Sumber: antaranews.com
Sekilas Jatim – Komisi Pemberantasan Korupsi (KPK) telah mengeluarkan larangan bepergian ke luar negeri terhadap lima orang yang menjadi tersangka dalam kasus dugaan korupsi proyek pembangunan flyover Simpang Jalan Tuanku Ambusai–Jalan Soekarno Hatta di Provinsi Riau. Tindakan ini diambil pada tanggal 16 Januari 2025 setelah pihak KPK mengeluarkan Surat Keputusan Nomor 109 Tahun 2025 yang berisi larangan tersebut.
Juru Bicara KPK, Tessa Mahardhika, menjelaskan bahwa kelima tersangka yang terlibat dalam kasus ini adalah YN, yang merupakan Pejabat Pembuat Komitmen (PPK) dari Pemerintah Provinsi Riau, TC, ES, dan GR yang merupakan pihak swasta, serta NR yang merupakan pegawai BUMN. Tessa juga menyebutkan bahwa larangan bepergian ke luar negeri telah disampaikan kepada Direktorat Jenderal Imigrasi, dan berlaku untuk periode enam bulan ke depan.
Langkah ini diambil karena keberadaan kelima tersangka sangat dibutuhkan dalam rangka penyidikan kasus korupsi yang tengah berlangsung. Tessa menegaskan bahwa larangan tersebut merupakan bagian dari upaya KPK untuk memastikan proses hukum berjalan lancar dan agar para tersangka dapat dimintai keterangan lebih lanjut terkait kasus ini.
Kasus ini berawal dari pembangunan flyover Simpang Jalan Tuanku Ambusai–Jalan Soekarno Hatta yang dikelola oleh Pemerintah Provinsi Riau pada tahun anggaran 2018. KPK pada 10 Januari 2025 menetapkan lima orang sebagai tersangka, yakni YN yang menjabat Kepala Bidang Pembangunan dan Jembatan Dinas PUPR Provinsi Riau, sekaligus sebagai kuasa pengguna anggaran (KPA) dan PPK. Selain YN, tersangka lainnya adalah GR yang merupakan konsultan perencana, TC yang menjabat Direktur Utama PT Semangat Hasrat Jaya, ES yang menjabat Direktur PT Sumbersari Ciptamarga, dan NR yang merupakan Kepala PT Yodya Karya (Persero) Cabang Pekanbaru.
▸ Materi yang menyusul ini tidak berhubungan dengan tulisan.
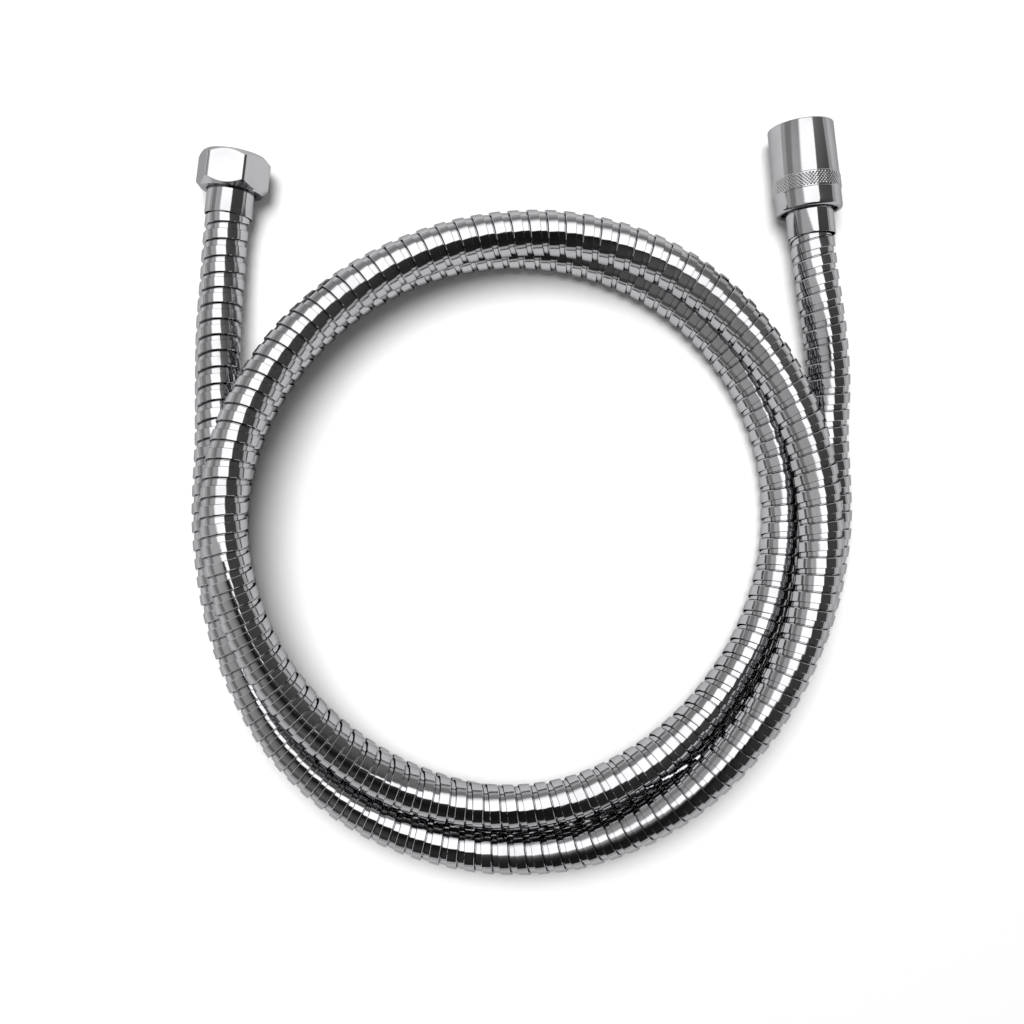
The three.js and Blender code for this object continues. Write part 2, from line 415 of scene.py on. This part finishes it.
# node trees that wind and repeat
def new_tree(name, given, made):
    """A tree of geometry nodes with its named inputs, one output, and a wire for each input."""
    tree = bpy.data.node_groups.new(name, "GeometryNodeTree")
    bench = Bench(tree)
    for label, kind in given.items():
        tree.interface.new_socket(label, in_out="INPUT", socket_type="NodeSocket" + kind)
    tree.interface.new_socket(made, in_out="OUTPUT", socket_type="NodeSocketGeometry")
    first = bench.node("NodeGroupInput")
    return tree, bench, {label: bench.also(first, label) for label in given}


def finish_tree(bench, shape, finish, made):
    shape = bench.node("GeometryNodeRealizeInstances", {}, {"Geometry": shape})
    shape = bench.node("GeometryNodeSetMaterial", {}, {"Geometry": shape, "Material": finish})
    bench.node("NodeGroupOutput", {}, {made: shape})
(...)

Dalam proses penyelidikan, terungkap bahwa pada Januari 2018, YN diduga melakukan penyusunan harga perkiraan sendiri (HPS) yang tidak didasarkan pada perhitungan rinci, tanpa adanya dukungan data ukur, dan perubahan desain yang tidak sesuai dengan prosedur. Selain itu, diduga juga terjadi pemalsuan data dan tanda tangan dalam dokumen kontrak proyek. Lebih jauh lagi, pekerjaan dalam proyek tersebut disubkontrakkan tanpa persetujuan dari PPK, dengan nilai kontrak yang jauh lebih tinggi dari yang seharusnya.
Dari dugaan penyimpangan tersebut, KPK menyatakan bahwa negara telah dirugikan sebesar Rp60,8 miliar dari total nilai kontrak proyek yang mencapai Rp159,3 miliar. Berdasarkan hasil penyidikan, para tersangka dijerat dengan pasal-pasal dalam Undang-Undang Nomor 31 Tahun 1999 tentang Pemberantasan Tindak Pidana Korupsi yang telah diubah dengan UU Nomor 20 Tahun 2001, juncto Pasal 55 ayat (1) ke-1 KUHP.
Dengan langkah ini, KPK berharap dapat mempercepat proses penyidikan dan mengungkap lebih dalam mengenai praktik korupsi yang terjadi dalam proyek tersebut. KPK juga menegaskan komitmennya untuk terus memberantas tindak pidana korupsi, terutama yang melibatkan proyek-proyek besar yang menggunakan dana negara.